Special Meeting of Shareholders
Today Perpetual received the overwhelming approval of its shareholders for the Plan of Arrangement at a special meeting of Perpetual shareholders held to consider the Plan of Arrangement, among other things (the "Meeting"). The Arrangement was approved by 99.78% of the votes cast by Perpetual shareholders present in person or represented by proxy at the Meeting and no shareholders exercised their dissent rights. The Rubellite Incentive Plan was approved with 99.39% of the votes cast in favor of the Rubellite Incentive Plan resolution.
The detailed results of the vote for the Arrangement resolution and Rubellite Incentive Plan resolution at the Meeting held earlier today in Calgary, Alberta are set out below.
% of Shares
Rubellite Incentive Plan
Final Court Order
Subsequent to the Meeting, Perpetual made application for a final order of the Court of Queen's Bench of Alberta (the "Court") to approve the Arrangement (the "Arrangement Hearing"). No Perpetual shareholder, security holder or creditor served notice of intention to appear. As previously announced, notices of intention to appear were received from PricewaterhouseCoopers Inc. ("PwC"), in its capacity as the Trustee in bankruptcy of Sequoia Resources Corp. ("Sequoia") and the Orphan Well Association ("OWA") and briefs had been filed indicating that the parties oppose the application for approval of the Plan of Arrangement. Both PwC and the OWA did appear at the Arrangement Hearing and both PwC and the OWA opposed the Plan of Arrangement. Following submissions and oral arguments, the Court adjourned to consider the evidence and formulate its determination.
Perpetual is an oil and natural gas exploration, production and marketing company headquartered in Calgary, Alberta. Perpetual owns a diversified asset portfolio, including liquids-rich conventional natural gas assets in the deep basin of West Central Alberta, heavy crude oil and shallow conventional natural gas in Eastern Alberta, including undeveloped bitumen leases in Northern Alberta and prospective undeveloped acreage in the emerging Clearwater play fairway through Rubellite Energy Inc. Additional information on Perpetual can be accessed at www.sedar.com or from the Company's website at www.perpetualenergyinc.com.
The Toronto Stock Exchange has neither approved nor disapproved the information contained herein.

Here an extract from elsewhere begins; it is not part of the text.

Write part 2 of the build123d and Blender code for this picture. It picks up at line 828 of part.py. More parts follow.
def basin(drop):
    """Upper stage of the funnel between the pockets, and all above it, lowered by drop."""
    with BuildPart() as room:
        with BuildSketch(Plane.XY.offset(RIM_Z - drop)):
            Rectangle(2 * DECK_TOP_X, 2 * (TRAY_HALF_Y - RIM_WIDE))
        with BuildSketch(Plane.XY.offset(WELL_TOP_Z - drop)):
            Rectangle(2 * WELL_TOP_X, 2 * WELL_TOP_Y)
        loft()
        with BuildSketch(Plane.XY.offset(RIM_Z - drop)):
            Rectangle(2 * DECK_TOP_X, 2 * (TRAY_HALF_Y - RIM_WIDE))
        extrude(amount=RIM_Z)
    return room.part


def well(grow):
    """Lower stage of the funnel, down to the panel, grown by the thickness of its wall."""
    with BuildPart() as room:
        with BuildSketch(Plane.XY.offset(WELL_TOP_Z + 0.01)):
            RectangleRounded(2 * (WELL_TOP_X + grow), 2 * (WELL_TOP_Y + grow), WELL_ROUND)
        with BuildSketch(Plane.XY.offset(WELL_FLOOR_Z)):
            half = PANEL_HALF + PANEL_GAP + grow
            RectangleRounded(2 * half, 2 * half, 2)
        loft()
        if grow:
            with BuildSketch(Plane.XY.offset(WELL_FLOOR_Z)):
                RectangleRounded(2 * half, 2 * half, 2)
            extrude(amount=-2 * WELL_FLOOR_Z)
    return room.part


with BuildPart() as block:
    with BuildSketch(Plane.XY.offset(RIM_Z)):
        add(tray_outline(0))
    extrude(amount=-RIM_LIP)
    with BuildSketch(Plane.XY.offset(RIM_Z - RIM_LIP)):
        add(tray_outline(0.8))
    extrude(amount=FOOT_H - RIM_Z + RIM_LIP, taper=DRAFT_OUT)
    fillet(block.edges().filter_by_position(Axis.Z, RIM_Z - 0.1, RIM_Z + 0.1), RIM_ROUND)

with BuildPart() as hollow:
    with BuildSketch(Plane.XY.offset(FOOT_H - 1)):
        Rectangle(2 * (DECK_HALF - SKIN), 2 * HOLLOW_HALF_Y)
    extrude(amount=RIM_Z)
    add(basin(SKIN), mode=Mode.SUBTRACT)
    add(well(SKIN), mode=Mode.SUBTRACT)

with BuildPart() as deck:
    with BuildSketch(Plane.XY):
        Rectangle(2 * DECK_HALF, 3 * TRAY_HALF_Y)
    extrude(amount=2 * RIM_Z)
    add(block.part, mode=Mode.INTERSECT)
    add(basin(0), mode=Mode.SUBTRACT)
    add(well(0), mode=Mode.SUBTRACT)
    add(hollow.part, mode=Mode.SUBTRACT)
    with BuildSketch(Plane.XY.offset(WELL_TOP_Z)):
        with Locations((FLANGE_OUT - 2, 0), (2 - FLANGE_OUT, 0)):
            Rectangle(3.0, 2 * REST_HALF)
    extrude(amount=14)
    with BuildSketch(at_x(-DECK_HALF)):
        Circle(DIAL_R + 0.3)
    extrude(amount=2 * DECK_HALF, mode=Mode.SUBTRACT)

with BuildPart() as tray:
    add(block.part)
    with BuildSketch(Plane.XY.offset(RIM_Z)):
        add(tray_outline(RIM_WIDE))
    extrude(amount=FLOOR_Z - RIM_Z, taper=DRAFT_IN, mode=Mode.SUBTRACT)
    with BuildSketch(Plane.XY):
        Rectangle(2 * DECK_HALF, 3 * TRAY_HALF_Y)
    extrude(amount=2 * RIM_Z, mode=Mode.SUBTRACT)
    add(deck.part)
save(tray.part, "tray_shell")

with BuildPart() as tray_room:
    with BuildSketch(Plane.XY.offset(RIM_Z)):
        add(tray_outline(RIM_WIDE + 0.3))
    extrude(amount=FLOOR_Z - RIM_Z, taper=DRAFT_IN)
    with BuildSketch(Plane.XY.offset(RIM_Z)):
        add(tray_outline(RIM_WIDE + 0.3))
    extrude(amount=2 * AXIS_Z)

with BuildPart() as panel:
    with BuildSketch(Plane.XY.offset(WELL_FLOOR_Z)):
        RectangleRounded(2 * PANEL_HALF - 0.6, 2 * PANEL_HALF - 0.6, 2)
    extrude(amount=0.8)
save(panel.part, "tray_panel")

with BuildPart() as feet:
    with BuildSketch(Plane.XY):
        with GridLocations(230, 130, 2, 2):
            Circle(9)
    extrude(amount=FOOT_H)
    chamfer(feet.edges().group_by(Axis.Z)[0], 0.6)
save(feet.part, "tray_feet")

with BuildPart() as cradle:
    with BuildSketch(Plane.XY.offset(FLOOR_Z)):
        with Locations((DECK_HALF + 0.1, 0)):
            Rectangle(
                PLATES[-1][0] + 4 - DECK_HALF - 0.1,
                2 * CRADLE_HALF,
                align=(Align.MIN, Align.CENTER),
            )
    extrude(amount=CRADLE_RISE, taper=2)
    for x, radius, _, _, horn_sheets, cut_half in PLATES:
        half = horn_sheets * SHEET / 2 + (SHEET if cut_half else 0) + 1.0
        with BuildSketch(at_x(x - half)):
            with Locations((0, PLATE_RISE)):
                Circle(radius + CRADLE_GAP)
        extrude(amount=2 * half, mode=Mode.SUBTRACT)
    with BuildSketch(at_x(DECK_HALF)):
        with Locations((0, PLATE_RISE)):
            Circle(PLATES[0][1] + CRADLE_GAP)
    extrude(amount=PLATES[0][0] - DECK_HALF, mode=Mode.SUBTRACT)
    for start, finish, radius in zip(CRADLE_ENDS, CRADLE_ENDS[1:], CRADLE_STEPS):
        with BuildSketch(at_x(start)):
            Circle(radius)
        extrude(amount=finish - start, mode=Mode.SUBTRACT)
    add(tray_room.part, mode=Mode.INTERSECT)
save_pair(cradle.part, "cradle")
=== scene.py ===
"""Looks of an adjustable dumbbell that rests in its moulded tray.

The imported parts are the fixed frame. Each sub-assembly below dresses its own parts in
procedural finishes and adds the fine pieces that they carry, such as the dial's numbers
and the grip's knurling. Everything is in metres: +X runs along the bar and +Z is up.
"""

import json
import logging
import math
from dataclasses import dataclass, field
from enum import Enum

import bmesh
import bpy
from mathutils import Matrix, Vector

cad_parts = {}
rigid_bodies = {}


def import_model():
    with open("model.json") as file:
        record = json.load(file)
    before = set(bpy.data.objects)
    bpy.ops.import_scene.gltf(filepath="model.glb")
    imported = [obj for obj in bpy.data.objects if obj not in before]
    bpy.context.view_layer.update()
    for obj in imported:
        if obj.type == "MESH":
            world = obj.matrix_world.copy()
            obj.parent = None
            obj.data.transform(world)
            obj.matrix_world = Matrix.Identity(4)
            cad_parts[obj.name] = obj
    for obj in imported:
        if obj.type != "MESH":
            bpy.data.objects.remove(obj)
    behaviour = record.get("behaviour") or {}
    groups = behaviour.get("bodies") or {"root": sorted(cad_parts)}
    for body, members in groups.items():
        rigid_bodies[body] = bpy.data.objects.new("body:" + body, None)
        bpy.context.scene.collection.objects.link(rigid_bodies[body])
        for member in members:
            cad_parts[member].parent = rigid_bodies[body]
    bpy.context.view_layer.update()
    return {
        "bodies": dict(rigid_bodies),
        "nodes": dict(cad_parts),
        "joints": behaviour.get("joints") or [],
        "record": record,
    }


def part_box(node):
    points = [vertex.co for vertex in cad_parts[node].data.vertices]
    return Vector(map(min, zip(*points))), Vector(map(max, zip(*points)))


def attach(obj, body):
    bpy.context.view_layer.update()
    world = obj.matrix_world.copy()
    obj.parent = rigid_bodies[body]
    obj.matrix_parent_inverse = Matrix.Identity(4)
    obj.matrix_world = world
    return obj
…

Certain information in this news release may constitute forward-looking information or statements (together "forward-looking information") under applicable securities laws. The forward-looking information includes, without limitation, statements with respect to: the timing of the final order from the Court of Queen's Bench of Alberta completion, and anticipated benefits of, the Plan of Arrangement and the other transactions to Perpetual's shareholders and other stakeholders, the anticipated success in defending the Sequoia Litigation; and the anticipated timing for the completion of the Plan of Arrangement; and other similar statements.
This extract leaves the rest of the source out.